I was chatting to a taxi driver in Miami and he said he did about 200 miles a day, and a quick Google suggests the average in the US is closer to 180.

So an S85 should be fine even without a mid shift recharge. With twin chargers and a stop for lunch at an HPWC or 80A J1772 adapter and they'd have plenty of spare juice.

Taxis drive an average of 55,000 miles a year at 16 mpg. So fuel costs would be c.$14,000 compared to $2,000 for electricity.

Combine that with lower maintenance costs and one-pedal driving and the story looks pretty good, even for a relatively high initial purchase price.

Police and taxi services might be a legitimite use for battery swaps.

My company is using Teslas for employee shuttles. Awesome!

IMHO, one should compare to the car you would buy if your were not to buy a M-S.
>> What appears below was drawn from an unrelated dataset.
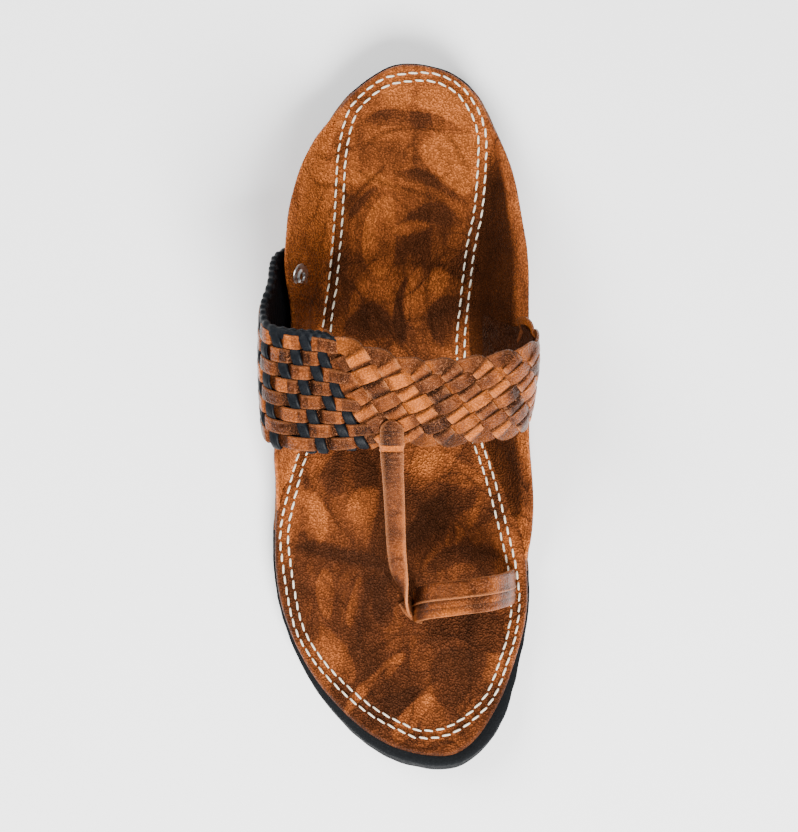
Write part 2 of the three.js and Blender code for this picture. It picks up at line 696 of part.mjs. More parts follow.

I would never buy a BMW-7 (or-5, or-3 ), never a Merc., never a Porsche...
I even would never buy a 100k car, no matter what brand. 50k at the most.

And yet, Tesla did this to me. I've spend +100k; almost 3times more then I have ever spend on a car.

So, I guess -when comparing $ (or € in my case)- the TCO of my Tesla is going to be a bit more expensive.

But in life, there are some things you just cannot express in $.

How does Tesla do this to us people that would not buy a 100k car? Part of it for me is the lack of guilt. It is indulgence without guilt. A big S Class or 7 series requires obscene amounts of a finite resource that sadly involves war more often than not. If one buys an big guzzler they also do not believe in global warming or do not care?

A Tesla is somewhat guilt free indulgence or sensible indulgence. You only think about what else you could have done with the extra money you spent on the car.

If I was making any of the big Tesla competition I tell you I would be VERY nervous!

The big question is how long will they have a market????

Hey hey we moved from a 2006 VW Passat 2.0T to the Model S and the maintenance is MUCH less on the Model S. Just the timing belt and water pump service alone was ~$1,500 on the Passat.